Unpack_external Unpack from contiguous memory according to datatype, using a portable data representation (external32).
  • mpi4pyve.futures package ( MPIPoolExecutor / MPICommExecutor)
Name Summary
MPIPoolExecutor The MPIPoolExecutor class uses a pool of MPI processes to execute calls asynchronously.
MPICommExecutor Context manager for MPIPoolExecutor. This context manager splits a MPI (intra) communicator comm in two disjoint sets: a single master process and the remaining worker processes.

Exception Handling

This section describes how to handle unhandled exceptions. Assume this code is stored in a standard Python script file and run with mpirun in two or more processes.

ZeroDivisionError.py

from mpi4pyve import MPI
assert MPI.COMM_WORLD.Get_size() > 1
rank = MPI.COMM_WORLD.Get_rank()
if rank == 0:
    1/0
    MPI.COMM_WORLD.send(None, dest=1, tag=42)
elif rank == 1:
    MPI.COMM_WORLD.recv(source=0, tag=42)
$ mpirun -veo -np 2 $(which python) ZeroDivisionError.py

Process 0 raises ZeroDivisionError exception before performing a send call to process 1. As the exception is not handled, the Python interpreter running in process 0 will proceed to exit with non-zero status. However, as mpi4py-ve installed a finalizer hook to call MPI_Finalize() before exit, process 0 will block waiting for other processes to also enter the MPI_Finalize() call. Meanwhile, process 1 will block waiting for a message to arrive from process 0, thus never reaching to MPI_Finalize(). The whole MPI execution environment is irremediably in a deadlock state.
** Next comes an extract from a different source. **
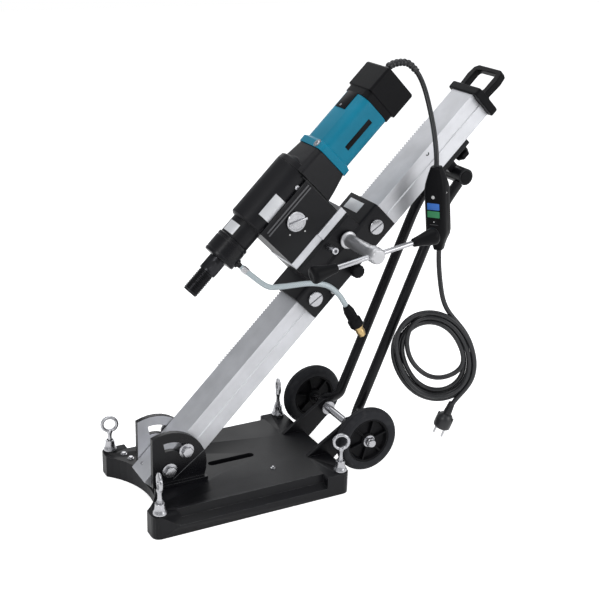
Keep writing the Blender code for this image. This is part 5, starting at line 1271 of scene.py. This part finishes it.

To alleviate this issue, mpi4py-ve offers a simple, alternative command line execution mechanism based on using the -m flag and implemented with the runpy module. To use this features, Python code should be run passing -m mpi4pyve in the command line invoking the Python interpreter. In case of unhandled exceptions, the finalizer hook will call MPI_Abort() on the MPI_COMM_WORLD communicator, thus effectively aborting the MPI execution environment.

$ mpirun -veo -np 2 $(which python) -m mpi4pyve ZeroDivisionError.py

This is a mimic of the option -m mpi4py described in the mpi4py manual (mpi4py.run).